Print the line containing "Model this object" and each line after it through the end, please, with nothing added.

• • •

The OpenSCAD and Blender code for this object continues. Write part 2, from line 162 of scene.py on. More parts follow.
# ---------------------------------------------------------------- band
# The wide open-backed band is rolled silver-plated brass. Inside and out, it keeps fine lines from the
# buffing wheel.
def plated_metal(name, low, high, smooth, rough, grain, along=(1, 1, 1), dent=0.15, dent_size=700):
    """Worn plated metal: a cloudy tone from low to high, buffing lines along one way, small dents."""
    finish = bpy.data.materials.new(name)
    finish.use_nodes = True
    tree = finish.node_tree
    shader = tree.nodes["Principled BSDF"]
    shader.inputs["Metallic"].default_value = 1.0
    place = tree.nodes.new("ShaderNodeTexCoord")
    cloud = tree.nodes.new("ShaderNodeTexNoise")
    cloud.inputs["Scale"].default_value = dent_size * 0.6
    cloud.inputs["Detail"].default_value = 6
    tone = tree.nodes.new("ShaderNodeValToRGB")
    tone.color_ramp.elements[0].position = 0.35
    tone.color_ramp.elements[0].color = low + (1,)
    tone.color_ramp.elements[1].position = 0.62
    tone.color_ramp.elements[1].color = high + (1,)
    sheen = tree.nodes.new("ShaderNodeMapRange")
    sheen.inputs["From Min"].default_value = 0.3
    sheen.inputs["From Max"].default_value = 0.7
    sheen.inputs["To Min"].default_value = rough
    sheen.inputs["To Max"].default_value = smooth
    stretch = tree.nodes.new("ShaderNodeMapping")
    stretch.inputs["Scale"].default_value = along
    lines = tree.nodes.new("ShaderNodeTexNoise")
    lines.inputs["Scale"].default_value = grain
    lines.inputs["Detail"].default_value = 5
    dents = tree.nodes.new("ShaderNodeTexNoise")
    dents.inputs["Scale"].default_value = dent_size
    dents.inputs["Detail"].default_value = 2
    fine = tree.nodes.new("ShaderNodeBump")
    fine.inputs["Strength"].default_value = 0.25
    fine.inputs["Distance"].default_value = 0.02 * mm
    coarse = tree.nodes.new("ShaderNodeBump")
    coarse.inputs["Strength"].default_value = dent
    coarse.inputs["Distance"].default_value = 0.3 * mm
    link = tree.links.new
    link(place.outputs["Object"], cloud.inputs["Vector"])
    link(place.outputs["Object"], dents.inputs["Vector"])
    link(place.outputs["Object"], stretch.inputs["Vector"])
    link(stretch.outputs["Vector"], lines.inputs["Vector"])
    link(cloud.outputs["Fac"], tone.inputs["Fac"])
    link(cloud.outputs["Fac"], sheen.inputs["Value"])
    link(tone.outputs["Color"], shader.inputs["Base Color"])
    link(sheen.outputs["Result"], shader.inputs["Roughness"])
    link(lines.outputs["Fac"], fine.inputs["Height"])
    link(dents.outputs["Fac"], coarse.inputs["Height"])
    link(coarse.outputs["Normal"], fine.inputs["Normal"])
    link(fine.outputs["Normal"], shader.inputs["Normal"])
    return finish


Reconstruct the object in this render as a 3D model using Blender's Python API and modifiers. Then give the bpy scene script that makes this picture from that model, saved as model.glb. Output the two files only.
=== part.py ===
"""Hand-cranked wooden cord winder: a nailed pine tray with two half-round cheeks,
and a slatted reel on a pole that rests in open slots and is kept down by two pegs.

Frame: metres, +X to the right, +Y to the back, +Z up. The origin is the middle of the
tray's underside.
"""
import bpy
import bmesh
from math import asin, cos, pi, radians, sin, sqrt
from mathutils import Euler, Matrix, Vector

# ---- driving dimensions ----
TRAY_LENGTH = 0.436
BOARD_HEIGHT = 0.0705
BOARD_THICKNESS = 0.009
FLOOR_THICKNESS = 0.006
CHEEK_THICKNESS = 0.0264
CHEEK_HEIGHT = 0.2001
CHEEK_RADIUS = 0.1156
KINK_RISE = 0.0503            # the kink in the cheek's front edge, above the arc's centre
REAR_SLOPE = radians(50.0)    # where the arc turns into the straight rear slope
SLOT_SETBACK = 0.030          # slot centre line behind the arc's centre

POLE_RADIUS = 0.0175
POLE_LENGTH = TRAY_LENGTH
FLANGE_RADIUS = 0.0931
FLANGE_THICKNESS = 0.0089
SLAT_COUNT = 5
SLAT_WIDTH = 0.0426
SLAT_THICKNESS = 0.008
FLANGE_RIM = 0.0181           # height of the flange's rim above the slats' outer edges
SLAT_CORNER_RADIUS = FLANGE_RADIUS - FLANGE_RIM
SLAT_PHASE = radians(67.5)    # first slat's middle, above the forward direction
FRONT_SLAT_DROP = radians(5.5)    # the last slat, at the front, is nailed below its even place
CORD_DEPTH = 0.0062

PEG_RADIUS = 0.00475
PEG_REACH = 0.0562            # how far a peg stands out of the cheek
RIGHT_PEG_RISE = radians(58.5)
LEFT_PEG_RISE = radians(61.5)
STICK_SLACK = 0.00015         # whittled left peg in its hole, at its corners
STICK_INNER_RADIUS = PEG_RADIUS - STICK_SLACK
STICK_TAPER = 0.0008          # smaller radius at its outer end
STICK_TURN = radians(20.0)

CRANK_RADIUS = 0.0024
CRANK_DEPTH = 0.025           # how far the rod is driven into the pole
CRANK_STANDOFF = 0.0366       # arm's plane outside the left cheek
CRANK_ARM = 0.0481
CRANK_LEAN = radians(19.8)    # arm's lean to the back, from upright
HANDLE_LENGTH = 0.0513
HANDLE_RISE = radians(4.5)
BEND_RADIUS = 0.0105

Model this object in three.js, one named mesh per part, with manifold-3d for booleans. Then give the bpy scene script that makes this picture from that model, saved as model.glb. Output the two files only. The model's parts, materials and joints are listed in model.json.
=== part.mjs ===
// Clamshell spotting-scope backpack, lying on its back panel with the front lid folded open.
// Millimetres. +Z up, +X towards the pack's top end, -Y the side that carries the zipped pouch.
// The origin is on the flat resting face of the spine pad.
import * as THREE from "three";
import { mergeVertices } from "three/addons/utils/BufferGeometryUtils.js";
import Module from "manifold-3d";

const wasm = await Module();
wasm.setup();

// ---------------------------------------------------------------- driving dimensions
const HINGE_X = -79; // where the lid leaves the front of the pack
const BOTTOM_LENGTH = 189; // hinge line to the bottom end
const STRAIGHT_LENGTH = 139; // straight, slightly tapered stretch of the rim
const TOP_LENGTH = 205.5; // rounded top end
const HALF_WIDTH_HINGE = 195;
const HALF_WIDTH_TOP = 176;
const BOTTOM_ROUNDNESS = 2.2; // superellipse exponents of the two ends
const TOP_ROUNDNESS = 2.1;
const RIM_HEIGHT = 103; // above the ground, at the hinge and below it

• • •

Solution to the exercise:
Model this object in three.js, one named mesh per part, with manifold-3d for booleans. Then give the bpy scene script that makes this picture from that model, saved as model.glb. Output the two files only. The model's parts, materials and joints are listed in model.json.
=== part.mjs ===
// Clamshell spotting-scope backpack, lying on its back panel with the front lid folded open.
// Millimetres. +Z up, +X towards the pack's top end, -Y the side that carries the zipped pouch.
// The origin is on the flat resting face of the spine pad.
import * as THREE from "three";
import { mergeVertices } from "three/addons/utils/BufferGeometryUtils.js";
import Module from "manifold-3d";

const wasm = await Module();
wasm.setup();

// ---------------------------------------------------------------- driving dimensions
const HINGE_X = -79; // where the lid leaves the front of the pack
const BOTTOM_LENGTH = 189; // hinge line to the bottom end
const STRAIGHT_LENGTH = 139; // straight, slightly tapered stretch of the rim
const TOP_LENGTH = 205.5; // rounded top end
const HALF_WIDTH_HINGE = 195;
const HALF_WIDTH_TOP = 176;
const BOTTOM_ROUNDNESS = 2.2; // superellipse exponents of the two ends
const TOP_ROUNDNESS = 2.1;
const RIM_HEIGHT = 103; // above the ground, at the hinge and below it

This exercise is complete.